El resto del programa -«el más clásico que se pueda ofrecer del autor», escribe Rus con más razón que un santo- transcurrió por senderos previsibles. Ramón Tebar dirigió el tráfico sinfónico con su acostumbrada corrección y falta de destellos, sin que en ningún momento se produjera algo más remarcable o relevante que ciertas buenas intervenciones solistas y el empastado tono general de la orquesta, particularmente en la obertura La gruta de Fingal (también conocida como Las Hébridas) que inauguró el programa.

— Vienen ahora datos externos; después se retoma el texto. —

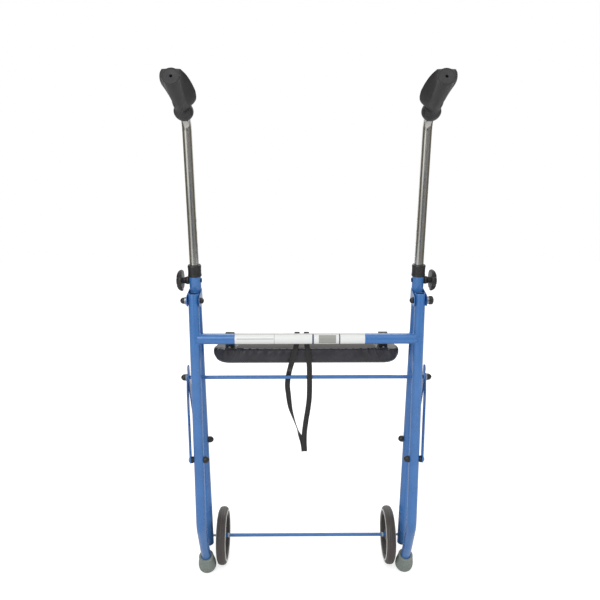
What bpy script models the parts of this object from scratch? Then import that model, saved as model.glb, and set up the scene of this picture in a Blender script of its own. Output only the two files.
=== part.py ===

En la segunda parte, la radiante pero rutilantemente dicha Sinfonía Italiana quedó ajena a lo que el compositor escribe en 1832 a su hermana Fanny como inspiración de su joven y ardorosa sinfonía: «La música no la he encontrado en el arte en sí, sino en las ruinas, en los paisajes, en la alegría de la naturaleza de Italia». Ni sugestión ni alegrías ni luminosidades hubo en una lectura demasiado pegada al papel y al pentagrama, al punto y a la coma. Tampoco asomaron los aromas schubertianos en forma de Ländler del tercer movimiento, en cuyo trío -bien introducido por la trompa- Mendelssohn-Bartholdy parece reivindicar la memoria del paisaje alemán. El autor repudiaba el saltarello final, para el que se basó en la danza característica de la región de Romagna. Detestaba su fresquísimo, lozano y magnífico ritmo popular. Quizá por ello se negó a que su Sinfonía italiana viera la luz. No estoy seguro de que la haya encontrado en València.